Uschuck addresses the contemporary world, but, like Whitman, does not avoid the emotional, the dramatic, the rapturous, or the wide world. In the wild plaza of her poetry, students are murdered in Tehran and the poet responds with sincere anguish:
                                Say the students know they could die
                                but demonstrate because silence stings
                                deeper than a interrogator's electric cord.

                                Say a poet powers on a computer, half a world away
                                and blasts  toad-sized letters of longing
                                into cyber space, and the lonely air bursts.

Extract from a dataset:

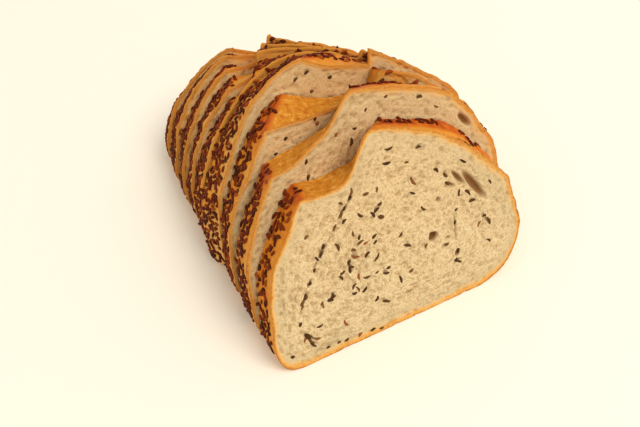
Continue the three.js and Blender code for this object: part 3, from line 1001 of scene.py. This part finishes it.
def seed_material(name):
    """The tint number picks each seed's brown, and its ribs get a little of a paler one."""
    material, tree = new_material(name)
    tone = ramp(tree, attribute(tree, "tint"), SEED_STOPS[name])
    tone = mix(tree, times(tree, attribute(tree, "rib"), RIB_SHARE), tone, linear(RIB_BROWN))
    dress(tree, tone, roughness=0.6, gloss=0.1)
    return material


CRUMB = crumb_material()
CRUST = crust_material()
print("materials:", [m.name for m in bpy.data.materials])

# %% [markdown]
# ## Building the slices
# Each slice replaces its plain solid and rides on the one body that the row has.

# %% Slices
strips = []
for i, node in enumerate(NODES):
    bread, strip = slice_mesh(i, f"{node}_bread")
    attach(bread, "root")
    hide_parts(node)
    strips.append(strip)
    print(bread.name, len(bread.data.polygons), "faces")

# %% [markdown]
# ## Caraway seeds
# A caraway seed is a crescent 4 to 6 mm long and more than a millimetre thick, tapered at both
# ends. Thousands are needed, so one seed has only four rings of five points and two tips, and is a
# little shorter and plumper than a real one, to read at this size. All seeds of a kind are joined
# into one mesh by whole arrays: every seed's points are the same crescent, stretched, turned and
# moved.

# %% One seed, and many
SEED_LENGTH, SEED_WIDTH, SEED_HEIGHT = 3.9, 2.0, 1.35
SEED_BEND = 0.13
SEED_BEND_SHARES = (0.4, 1.5)
SEED_TAPER = 0.55
SEED_FLOOR = 0.05
SEED_RINGS = np.array([-0.4, -0.15, 0.15, 0.4])
SEED_SIDES = 5


def one_seed():
    """Points, triangles and ribs of a straight seed 1 long, 1 wide and 1 high. Its rings have the
    radius 0.5 (1 - (2x)^2)^0.55."""
    radius = 0.5 * (1 - (2 * SEED_RINGS) ** 2) ** SEED_TAPER
    a = np.arange(SEED_SIDES) * 2 * np.pi / SEED_SIDES
    x = np.repeat(SEED_RINGS, SEED_SIDES)
    y = (radius[:, None] * np.cos(a)).ravel()
    z = (radius[:, None] * np.sin(a)).ravel()
    points = np.vstack([np.stack([x, y, z], axis=-1), [[-0.5, 0, 0], [0.5, 0, 0]]])
    rib = np.r_[np.tile(np.arange(SEED_SIDES) % 3 == 1, len(SEED_RINGS)), 0, 0]
    faces = []
    far = (len(SEED_RINGS) - 1) * SEED_SIDES
    for first in range(0, far, SEED_SIDES):
        for k in range(SEED_SIDES):
            a0, a1 = first + k, first + (k + 1) % SEED_SIDES
            faces += [(a0, a0 + SEED_SIDES, a1), (a1, a0 + SEED_SIDES, a1 + SEED_SIDES)]
    tip, end = len(points) - 2, len(points) - 1
    for k in range(SEED_SIDES):
        faces += [(tip, k, (k + 1) % SEED_SIDES), (end, far + (k + 1) % SEED_SIDES, far + k)]
    return points, np.array(faces), rib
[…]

What Uschuk has done with this book is something that could bring poetry back into the hands of the non-poet. She, as Szymborska did before her, questions poetry's place in the world, and, also like Szymborska, gives us an answer. In her poem, "Who Today Needs Poetry," she writes:
                                not a belt unbuckling or the snap of the triggering
                                device on the homemade bomb about
                                to blow in a Kabul market, not the black widow's web
                                spun to catch wings for her children while we sleep, not
                                the blue burka slipping over a mother's head,
                                not a father's prayer rug clotted
                                with his son's blood. No, not any of these.
                                Not these.